Week Four Back Home/ Week 5 Post Op Another milestone ticked off. I am now walking further with more challenging terrain included. Am up to nearly 3 miles a day now… sometimes more, sometimes less. I find I have had days where I felt I could do loads and then overdid things and it took two days to recover my strength. It really does seem to be all about pacing yourself and listening to your body. I still find an hour’s sleep in the afternoon pays dividends.
Had a visit from another of my former work colleagues. These visits from friends really brighten my day. A lesson for me for if ever I find myself on the other side of the fence. Been trying to do more but perhaps stretched things a bit as my chest scar has been weeping in a couple of places so have accepted I need to tone things down a bit.
Rang my consultant’s secretary as I still hadn’t heard about my 6 week check-up appointment. Also rang the cardiac rehab nurses as I hadn’t heard from them either. Both rang back within a day. I now have a date in the first week of August for my post-op clinic and it is at my local hospital so that is handy. Also when the cardiac nurses contacted me, they explained my referral hadn’t happened so were very apologetic (despite my sensing it was not their fault) and are getting me seen on the same day as my post-op clinic, so a busy day in August beckons but we are continuing to make progress.
Also saw my GP for a follow up to the blood tests that I repeated a few weeks ago. I am still anaemic and so he very clearly explained the protocols they follow in the case of 61 yr old men like me…basically an urgent 2 week referral for a colonoscopy to check for cancer. However, given I had just had fairly major surgery, been in receipt of all sorts of blood products and suffered some significant bleeding as a result of the operation, we settled on him giving me a rectal examination (no doubt a great start for both our Monday mornings) and me agreeing to do a poo test, start a course of iron tablets and to alert him if there was any notable change in my bowel habits. As we both noted, it would be more than sod’s law to have got to this point with my heart treatment only to find I had cancer. It was a quiet ride home.
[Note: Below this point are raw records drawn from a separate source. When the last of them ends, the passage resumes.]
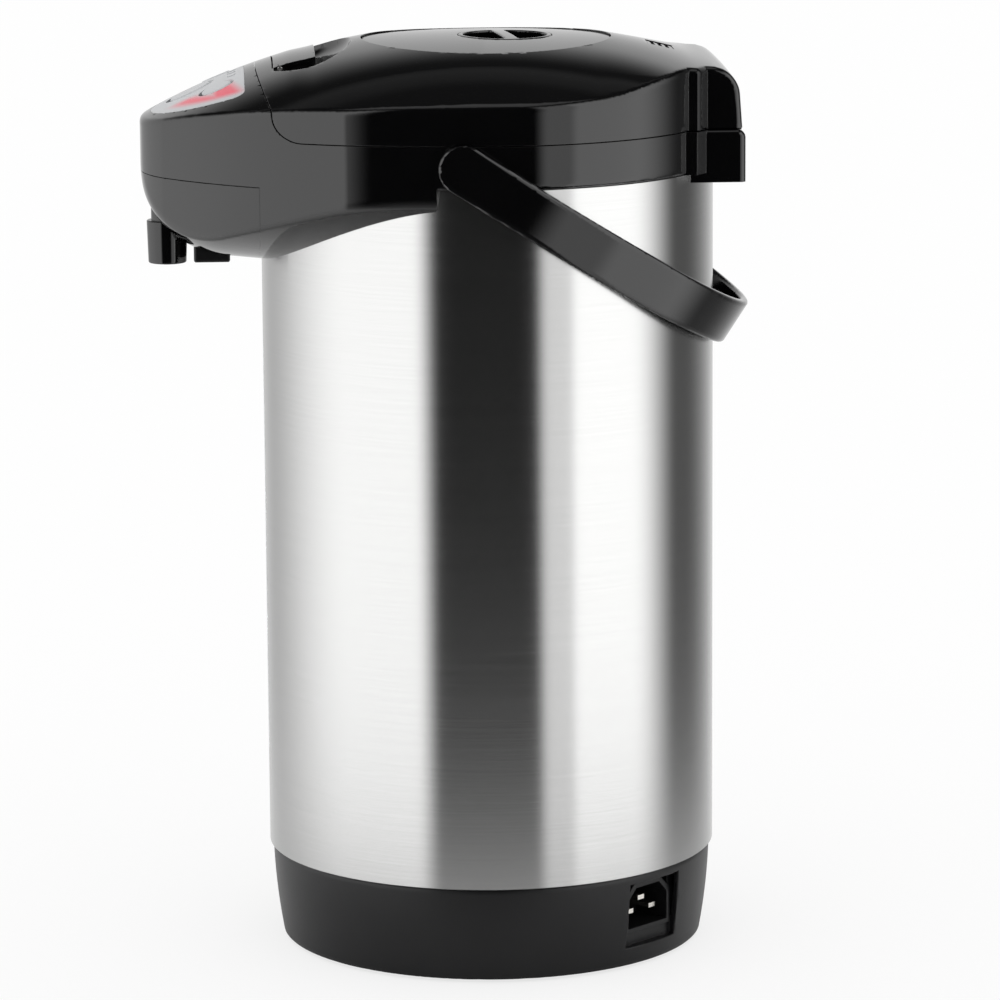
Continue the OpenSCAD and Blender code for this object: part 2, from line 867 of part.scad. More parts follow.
module lid_liner() {
    color(satin) difference() {
        union() {
            translate([0, 0, lid_low]) linear_extrude(2.4) intersection() {
                plan(skin + 0.25);
                translate([-100, -lid_front + seam_gap + lid_round + 0.2]) square([200, 220]);
            }
            translate([0, 0, 341]) cylinder(r = 77.5, h = lid_low - 341 + 0.1);
            translate([0, 0, 347.2]) cylinder(r = 84.9, h = lid_low - 347.2 + 0.1);
        }
        difference() {
            translate([0, 0, 343]) cylinder(r = 75.3, h = lid_low - 343);
            for (p = lid_screw_places) translate([p[0], p[1], 342]) cylinder(r = 5, h = 10);
        }
        translate([0, 0, 340]) cylinder(r = 8, h = 5);
        translate([0, 62, 340]) cylinder(r = 4, h = 5);
        translate([0, 0, 349]) cylinder(r = 5, h = 5);
        for (p = lid_screw_places) translate([p[0], p[1], 340]) {
            cylinder(r = 1.6, h = 20);
            cylinder(r = 3.4, h = 4.4);
        }
    }
}

module lid_gasket() {
    color(rubber) rotate_extrude() {
        translate([pot_r - 2.45, 345.1]) square([6.45, 2.05]);
        translate([pot_r - 2.45, 343.2]) square([1.1, 2]);
    }
}

module lid_screws() {
    color(steel) for (p = lid_screw_places) translate([p[0], p[1], 0]) difference() {
        union() {
            translate([0, 0, 342.6]) cylinder(r = 3, h = 1.8);
            translate([0, 0, 344.3]) cylinder(r = 1.29, h = 16);
        }
        box(-2, 2, -0.4, 0.4, 342, 343.8);
        box(-0.4, 0.4, -2, 2, 342, 343.8);
    }
}

module steam_vent() {
    color(black) difference() {
        intersection() {
            head_form(0.3);
            vent_place(0);
        }
        translate([0, 0, -eps]) intersection() {
            head_form(3.2);
            vent_place(-1.5);
        }
        box(-20, 20, 60, 90, 300, 372);
        for (y = [70, 73, 76]) box(-5.5, 5.5, y - 0.7, y + 0.7, 360, 400);
    }
}

// ---- pump plate and its knob ----

plate_ball = (plate_r * plate_r + plate_crown * plate_crown) / (2 * plate_crown);

module plate_top(r, grow) {
    rotate_extrude() intersection() {
        translate([0, 340]) square([r, 60]);
        translate([0, plate_z + plate_crown - plate_ball]) circle(plate_ball + grow, $fn = 1440);
    }
}

module press_plate() {
    color(black) difference() {
        plate_top(plate_r, 0);
        box(-60, 60, -60, 60, 300, 366);
        // hollow underneath
        difference() {
            translate([0, 0, 360]) cylinder(r = plate_r - 2, h = plate_z - 2.6 - 360);
            translate([0, knob_y, 360]) cylinder(r = knob_r + 2.4, h = 40);
        }
        // well for the knob, with its axle
        translate([0, knob_y, plate_z - 9]) cylinder(r = knob_r + 0.3, h = 20);
        translate([0, knob_y, 360]) cylinder(r = 4.05, h = 20);
        translate([0, knob_y, 365]) cylinder(r = knob_r - 2, h = plate_z - 11.4 - 365);
    }
}

module lock_knob() {
    color(black) difference() {
        union() {
            intersection() {
                plate_top(plate_r, 0.2);
                translate([0, knob_y, plate_z - 8.8]) cylinder(r = knob_r, h = 20);
            }
            translate([0, knob_y, plate_z - 14]) cylinder(r = 4, h = 6);
        }
        // two finger wells leave the bar that is turned
        difference() {
            translate([0, knob_y, plate_z - 5.5]) cylinder(r = knob_r - 2, h = 20);
            translate([0, knob_y, 0]) rotate([0, 0, -5]) box(-knob_r, knob_r, -2.8, 2.8, 360, 400);
        }
    }
}

fold_n = 7;
fold_h = 4;
fold_in = 33;
fold_out = 46;
fold_z = lid_low + 2.5;

module pump_bellows() {
    color(rubber) translate([0, 0, fold_z]) rotate_extrude() for (i = [0:fold_n - 1])
        translate([0, i * fold_h]) polygon([
            [fold_in, 0], [fold_out, fold_h / 2 - 0.4], [fold_out, fold_h / 2 + 0.4],
            [fold_in, fold_h], [fold_in - 1.6, fold_h], [fold_out - 2, fold_h / 2], [fold_in - 1.6, 0]
        ]);
}

module return_spring() {
    color(steel) translate([0, knob_y, fold_z]) linear_extrude(19.4, twist = -360 * 5, slices = 90, $fn = 8)
        translate([14, 0]) circle(0.9);
}

// ---- latch ----

module latch_lever() {
    color(black) difference() {
        union() {
            difference() {
                intersection() {
                    head_form(0);
                    box(-lever_half, lever_half, -lever_y, -71.8, 360, 400);
                }
                head_form(3.4);
            }
            intersection() {
                head_form(0);
                across(lever_half) translate([-lever_y, lever_z]) circle(3);
            }
        }
        translate([0, -lever_y, lever_z]) rotate([0, 90, 0]) cylinder(r = 1.31, h = 60, center = true);
    }
}

// hook under the lever, turning with it; it holds the lid in the hood's slot
module latch_hook() {
    color(black) across(8) {
        difference() {
            translate([-lever_y - 2, 356]) square([4, 18]);
            translate([-lever_y, lever_z]) circle(3.02);
        }
        translate([-97.2, 356]) polygon([[0, 2.2], [2, 3.4], [10, 3.4], [10, 0], [1, 0]]);
    }
}

module latch_pin() {
    color(steel) translate([0, -lever_y, lever_z]) rotate([0, 90, 0]) cylinder(r = 1.25, h = 54, center = true);
}

outer_shell();
level_window();
level_tube();
inner_pot();
heater_plate();
thermostats();
base_housing();
base_cover();
base_screws();
rubber_feet();
inlet_housing();
inlet_pins();
power_board();
pump_housing();
pump_motor();
suction_tube();
pressure_tube();
outlet_tube();
head_housing();
spout_cover();
nozzle();
nozzle_guard();
control_board();
control_film();
indicator_lenses();
pour_button();
boil_button();
unlock_button();
hinge_pin();
handle_pins();
handle();
lid_shell();
lid_liner();
lid_gasket();
lid_screws();
steam_vent();
press_plate();
lock_knob();
pump_bellows();
return_spring();
latch_lever();
latch_hook();
latch_pin();
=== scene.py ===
import json
import math

import bpy
import numpy as np
from mathutils import Matrix, Vector

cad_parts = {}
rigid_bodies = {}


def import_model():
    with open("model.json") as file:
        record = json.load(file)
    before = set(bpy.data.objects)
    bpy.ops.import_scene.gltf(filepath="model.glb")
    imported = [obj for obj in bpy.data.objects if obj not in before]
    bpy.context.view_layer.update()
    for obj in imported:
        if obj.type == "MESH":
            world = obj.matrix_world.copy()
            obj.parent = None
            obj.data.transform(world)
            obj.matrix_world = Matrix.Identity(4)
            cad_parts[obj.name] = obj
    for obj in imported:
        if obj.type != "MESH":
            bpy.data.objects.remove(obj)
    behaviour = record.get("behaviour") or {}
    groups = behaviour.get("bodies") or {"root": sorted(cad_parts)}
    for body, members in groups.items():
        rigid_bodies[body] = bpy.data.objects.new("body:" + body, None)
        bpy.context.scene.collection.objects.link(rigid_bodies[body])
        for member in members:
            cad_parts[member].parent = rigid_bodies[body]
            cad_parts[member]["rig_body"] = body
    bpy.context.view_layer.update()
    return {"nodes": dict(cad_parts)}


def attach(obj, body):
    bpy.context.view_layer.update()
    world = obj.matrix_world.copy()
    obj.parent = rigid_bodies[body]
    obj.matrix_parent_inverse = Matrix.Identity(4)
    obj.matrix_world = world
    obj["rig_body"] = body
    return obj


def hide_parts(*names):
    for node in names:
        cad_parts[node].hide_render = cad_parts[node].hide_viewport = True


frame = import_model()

nodes = frame["nodes"]
print("frame loaded:", len(nodes), "nodes")

# lengths are in metres here
viewFrom = {
    "distance": 2.2078,      # from the body axis, level
    "height": 0.6119,
    "turn": -3.0,            # degrees from +X towards -Y
    "pitch": 0.19,           # radians, looking down
    "roll": 0.007,
    "lens": 190.3,
    "shiftX": 0.0111,
}


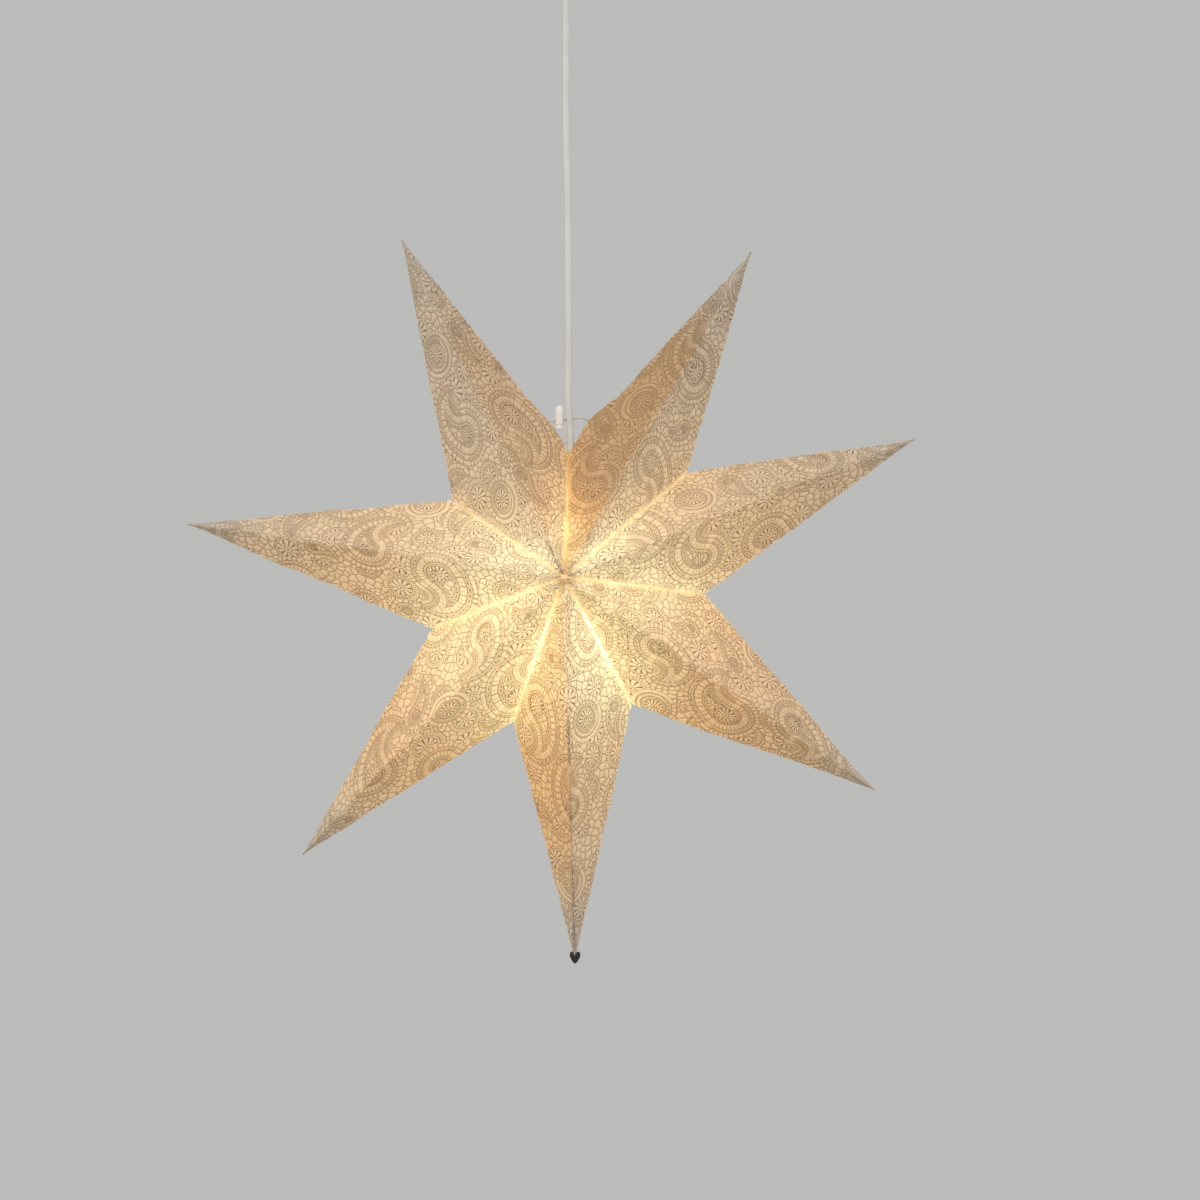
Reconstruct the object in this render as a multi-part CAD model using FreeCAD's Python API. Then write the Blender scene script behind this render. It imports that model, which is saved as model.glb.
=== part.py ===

Week Five Back Home /Week 6 Post Op The week is about to start and I checked my brilliant advice booklet from BVH. Apparently I should be “doing most of my normal day-to day activities by now. I can also wash and polish the car in stages but must not lift the bucket when it is full of water”. This is clearly advice written by someone who has never washed a car. I can also start ironing again. I feel as though my recovery is almost complete…
Anyway, enough for now… I do hope someone finds this meandering tale of my experiences useful. If you have just been diagnosed as needing a valve replacement or are about to have surgery, I wish you well. As many others have said more eloquently than me, the waiting is the worst part. I am sure you will be in a better place afterwards and be relieved and pleased like many of us who have posted on this site to wear the zipper scar!